▶ BRIEF: Output each line of the material exactly as it stands.

▶ SOURCE DATA:
—————
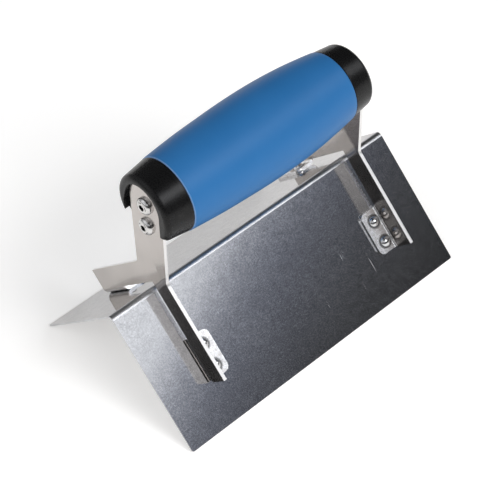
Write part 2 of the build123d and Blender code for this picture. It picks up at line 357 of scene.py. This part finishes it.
FLOOR_R = 6.0
floor = disc("floor", FLOOR_R, 12, 96)
floor.location.z = -0.0002
m, t, p, co = material("floor")
tone = t.noise(co, 3.0, 3.0, 0.5)
t.put(p.inputs["Base Color"], t.mix(t.span(tone, 0.3, 0.7), (0.84, 0.83, 0.815, 1), (0.86, 0.85, 0.835, 1)))
p.inputs["Roughness"].default_value = 0.9
p.inputs["Specular IOR Level"].default_value = 0.1
p.inputs["Emission Color"].default_value = (1.0, 0.985, 0.965, 1)
p.inputs["Emission Strength"].default_value = 0.36
give(floor, m)

dome = disc("backdrop", FLOOR_R, 24, 96, lambda r: math.sqrt(max(0.0, FLOOR_R**2 - r * r)))
m = bpy.data.materials.new("backdrop")
m.use_nodes = True
t = Tree(m.node_tree)
out = t.add("ShaderNodeOutputMaterial")
em = t.add("ShaderNodeEmission")
co = t.add("ShaderNodeTexCoord").outputs["Object"]
sep = t.add("ShaderNodeSeparateXYZ")
t.put(sep.inputs[0], co)
t.put(em.inputs["Color"], t.mix(t.span(sep.outputs["Z"], 0.0, FLOOR_R), (0.86, 0.86, 0.855, 1), (0.72, 0.73, 0.75, 1)))
t.t.links.new(em.outputs[0], out.inputs["Surface"])
give(dome, m)
dome.visible_diffuse = False
dome.visible_glossy = False
dome.visible_transmission = False
dome.visible_shadow = False

# ------------------------------------------------------------------- camera
eye = Vector((-0.33007, -0.36751, 0.56179))
right = Vector((0.73123, -0.68187, -0.01873)).normalized()
back = Vector((-0.45227, -0.5052, 0.735)).normalized()
up = back.cross(right).normalized()
right = up.cross(back).normalized()
cam_data = bpy.data.cameras.new("camera")
cam = bpy.data.objects.new("camera", cam_data)
scene.collection.objects.link(cam)
cam.matrix_world = Matrix((
    (right.x, up.x, back.x, eye.x),
    (right.y, up.y, back.y, eye.y),
    (right.z, up.z, back.z, eye.z),
    (0, 0, 0, 1),
))
cam_data.sensor_width = 36.0
cam_data.lens = 126.01
cam_data.clip_start = 0.01
cam_data.clip_end = 50.0
cam_data.dof.use_dof = False
scene.camera = cam

# ------------------------------------------------------------------- lights
def area(name, az, el, dist, size, power, colour=(1, 1, 1), glossy=False):
    d = bpy.data.lights.new(name, "AREA")
    d.shape = "DISK"
    d.size = size
    d.energy = power
    d.color = colour
    o = bpy.data.objects.new(name, d)
    scene.collection.objects.link(o)
    v = direction(az, el)
    o.location = v * dist + Vector((0, 0, 0.05))
    o.rotation_euler = (-v).to_track_quat("-Z", "Y").to_euler()
    o.visible_glossy = glossy
    o.visible_camera = False
    return o


area("key", 4, 38, 1.6, 1.1, 13.0, (0.985, 0.99, 1.0))
area("fill_left", -85, 45, 1.8, 1.2, 2.5)
area("fill_back", 175, 50, 1.8, 1.4, 1.0)

world = bpy.data.worlds.new("studio")
scene.world = world
world.use_nodes = True
t = Tree(world.node_tree)
out = t.add("ShaderNodeOutputWorld")
bg = t.add("ShaderNodeBackground")
t.t.links.new(bg.outputs[0], out.inputs["Surface"])
look = t.vec("NORMALIZE", t.add("ShaderNodeTexCoord").outputs["Generated"])


def lobe(az, el, lo, hi, level):
    d = t.vec("DOT_PRODUCT", look, tuple(direction(az, el)))
    return t.math("MULTIPLY", t.span(d, lo, hi, smooth=True), level)


# the main softbox: its lower edge tips up toward the right and fades like a diffuser's
edge_az, edge_el, tip = 30.0, 33.8, 13.0
a, e = math.radians(edge_az), math.radians(edge_el)
tan_el = Vector((-math.sin(a) * math.sin(e), math.cos(a) * math.sin(e), math.cos(e)))
tan_az = Vector((math.cos(a), math.sin(a), 0.0))
pole = tan_el * math.cos(math.radians(tip)) - tan_az * math.sin(math.radians(tip))
above = t.vec("DOT_PRODUCT", look, tuple(pole))
tail = t.math("MULTIPLY", t.math("EXPONENT", t.math("MULTIPLY", above, 1.0 / 0.036)), 0.67)
tail = t.math("MINIMUM", tail, 0.40)
core = t.math("MULTIPLY", t.span(above, -0.026, -0.016, smooth=True), t.span(above, -0.008, 0.012, 0.82, 0.62, smooth=True))
core = t.math("ADD", core, t.math("MULTIPLY", lobe(17, 46, 0.965, 0.992, 5.0), t.span(above, 0.03, 0.12)))
soft = t.math("MULTIPLY", lobe(25, 40, 0.90, 0.97, 1.0), t.math("ADD", tail, core))
total = t.math("ADD", soft, lobe(-100, 40, 0.70, 0.97, 0.7))
total = t.math("ADD", total, lobe(-150, 35, 0.70, 0.97, 0.42))
total = t.math("ADD", total, lobe(66, 36, 0.965, 0.992, 3.4))
total = t.math("ADD", total, lobe(149, 4, 0.985, 0.996, 1.2))
# a second, smaller softbox to the left, its lower edge the mirror of the first
pole_left = Vector((-pole.x, pole.y, pole.z))
left = t.vec("DOT_PRODUCT", look, tuple(pole_left))
glow = t.math("MINIMUM", t.math("MULTIPLY", t.math("EXPONENT", t.math("MULTIPLY", left, 1.0 / 0.036)), 0.67), 0.40)
glow = t.math("ADD", glow, t.span(left, -0.026, -0.010, 0.0, 0.75, smooth=True))
total = t.math("ADD", total, t.math("MULTIPLY", lobe(-31, 38, 0.955, 0.985, 1.0), glow))
total = t.math("ADD", total, 0.03)
t.put(bg.inputs["Strength"], total)
# the faded border of the softbox is a little bluer than its middle
dusk = t.math("MULTIPLY", t.span(above, -0.11, -0.06), t.span(above, -0.03, -0.016, 1.0, 0.0))
dusk = t.math("MULTIPLY", dusk, lobe(25, 40, 0.90, 0.97, 1.0))
t.put(bg.inputs["Color"], t.mix(dusk, (0.955, 0.97, 1.0, 1), (0.84, 0.90, 1.12, 1)))

scene.view_settings.view_transform = "Standard"
scene.view_settings.look = "None"
scene.view_settings.exposure = 0.0
scene.view_settings.gamma = 1.0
—————
▶ RESULT BELOW:
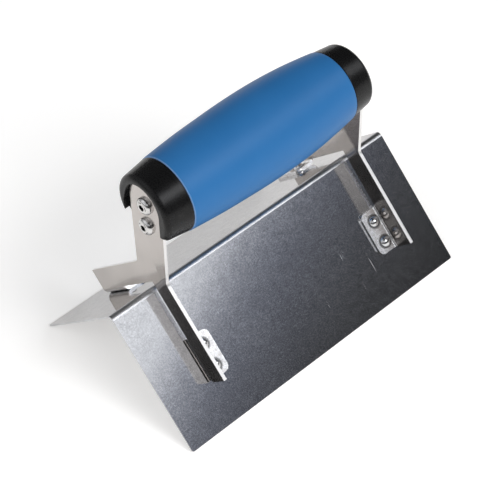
Write part 2 of the build123d and Blender code for this picture. It picks up at line 357 of scene.py. This part finishes it.
FLOOR_R = 6.0
floor = disc("floor", FLOOR_R, 12, 96)
floor.location.z = -0.0002
m, t, p, co = material("floor")
tone = t.noise(co, 3.0, 3.0, 0.5)
t.put(p.inputs["Base Color"], t.mix(t.span(tone, 0.3, 0.7), (0.84, 0.83, 0.815, 1), (0.86, 0.85, 0.835, 1)))
p.inputs["Roughness"].default_value = 0.9
p.inputs["Specular IOR Level"].default_value = 0.1
p.inputs["Emission Color"].default_value = (1.0, 0.985, 0.965, 1)
p.inputs["Emission Strength"].default_value = 0.36
give(floor, m)

dome = disc("backdrop", FLOOR_R, 24, 96, lambda r: math.sqrt(max(0.0, FLOOR_R**2 - r * r)))
m = bpy.data.materials.new("backdrop")
m.use_nodes = True
t = Tree(m.node_tree)
out = t.add("ShaderNodeOutputMaterial")
em = t.add("ShaderNodeEmission")
co = t.add("ShaderNodeTexCoord").outputs["Object"]
sep = t.add("ShaderNodeSeparateXYZ")
t.put(sep.inputs[0], co)
t.put(em.inputs["Color"], t.mix(t.span(sep.outputs["Z"], 0.0, FLOOR_R), (0.86, 0.86, 0.855, 1), (0.72, 0.73, 0.75, 1)))
t.t.links.new(em.outputs[0], out.inputs["Surface"])
give(dome, m)
dome.visible_diffuse = False
dome.visible_glossy = False
dome.visible_transmission = False
dome.visible_shadow = False

# ------------------------------------------------------------------- camera
eye = Vector((-0.33007, -0.36751, 0.56179))
right = Vector((0.73123, -0.68187, -0.01873)).normalized()
back = Vector((-0.45227, -0.5052, 0.735)).normalized()
up = back.cross(right).normalized()
right = up.cross(back).normalized()
cam_data = bpy.data.cameras.new("camera")
cam = bpy.data.objects.new("camera", cam_data)
scene.collection.objects.link(cam)
cam.matrix_world = Matrix((
    (right.x, up.x, back.x, eye.x),
    (right.y, up.y, back.y, eye.y),
    (right.z, up.z, back.z, eye.z),
    (0, 0, 0, 1),
))
cam_data.sensor_width = 36.0
cam_data.lens = 126.01
cam_data.clip_start = 0.01
cam_data.clip_end = 50.0
cam_data.dof.use_dof = False
scene.camera = cam

# ------------------------------------------------------------------- lights
def area(name, az, el, dist, size, power, colour=(1, 1, 1), glossy=False):
    d = bpy.data.lights.new(name, "AREA")
    d.shape = "DISK"
    d.size = size
    d.energy = power
    d.color = colour
    o = bpy.data.objects.new(name, d)
    scene.collection.objects.link(o)
    v = direction(az, el)
    o.location = v * dist + Vector((0, 0, 0.05))
    o.rotation_euler = (-v).to_track_quat("-Z", "Y").to_euler()
    o.visible_glossy = glossy
    o.visible_camera = False
    return o


area("key", 4, 38, 1.6, 1.1, 13.0, (0.985, 0.99, 1.0))
area("fill_left", -85, 45, 1.8, 1.2, 2.5)
area("fill_back", 175, 50, 1.8, 1.4, 1.0)

world = bpy.data.worlds.new("studio")
scene.world = world
world.use_nodes = True
t = Tree(world.node_tree)
out = t.add("ShaderNodeOutputWorld")
bg = t.add("ShaderNodeBackground")
t.t.links.new(bg.outputs[0], out.inputs["Surface"])
look = t.vec("NORMALIZE", t.add("ShaderNodeTexCoord").outputs["Generated"])


def lobe(az, el, lo, hi, level):
    d = t.vec("DOT_PRODUCT", look, tuple(direction(az, el)))
    return t.math("MULTIPLY", t.span(d, lo, hi, smooth=True), level)


# the main softbox: its lower edge tips up toward the right and fades like a diffuser's
edge_az, edge_el, tip = 30.0, 33.8, 13.0
a, e = math.radians(edge_az), math.radians(edge_el)
tan_el = Vector((-math.sin(a) * math.sin(e), math.cos(a) * math.sin(e), math.cos(e)))
tan_az = Vector((math.cos(a), math.sin(a), 0.0))
pole = tan_el * math.cos(math.radians(tip)) - tan_az * math.sin(math.radians(tip))
above = t.vec("DOT_PRODUCT", look, tuple(pole))
tail = t.math("MULTIPLY", t.math("EXPONENT", t.math("MULTIPLY", above, 1.0 / 0.036)), 0.67)
tail = t.math("MINIMUM", tail, 0.40)
core = t.math("MULTIPLY", t.span(above, -0.026, -0.016, smooth=True), t.span(above, -0.008, 0.012, 0.82, 0.62, smooth=True))
core = t.math("ADD", core, t.math("MULTIPLY", lobe(17, 46, 0.965, 0.992, 5.0), t.span(above, 0.03, 0.12)))
soft = t.math("MULTIPLY", lobe(25, 40, 0.90, 0.97, 1.0), t.math("ADD", tail, core))
total = t.math("ADD", soft, lobe(-100, 40, 0.70, 0.97, 0.7))
total = t.math("ADD", total, lobe(-150, 35, 0.70, 0.97, 0.42))
total = t.math("ADD", total, lobe(66, 36, 0.965, 0.992, 3.4))
total = t.math("ADD", total, lobe(149, 4, 0.985, 0.996, 1.2))
# a second, smaller softbox to the left, its lower edge the mirror of the first
pole_left = Vector((-pole.x, pole.y, pole.z))
left = t.vec("DOT_PRODUCT", look, tuple(pole_left))
glow = t.math("MINIMUM", t.math("MULTIPLY", t.math("EXPONENT", t.math("MULTIPLY", left, 1.0 / 0.036)), 0.67), 0.40)
glow = t.math("ADD", glow, t.span(left, -0.026, -0.010, 0.0, 0.75, smooth=True))
total = t.math("ADD", total, t.math("MULTIPLY", lobe(-31, 38, 0.955, 0.985, 1.0), glow))
total = t.math("ADD", total, 0.03)
t.put(bg.inputs["Strength"], total)
# the faded border of the softbox is a little bluer than its middle
dusk = t.math("MULTIPLY", t.span(above, -0.11, -0.06), t.span(above, -0.03, -0.016, 1.0, 0.0))
dusk = t.math("MULTIPLY", dusk, lobe(25, 40, 0.90, 0.97, 1.0))
t.put(bg.inputs["Color"], t.mix(dusk, (0.955, 0.97, 1.0, 1), (0.84, 0.90, 1.12, 1)))

scene.view_settings.view_transform = "Standard"
scene.view_settings.look = "None"
scene.view_settings.exposure = 0.0
scene.view_settings.gamma = 1.0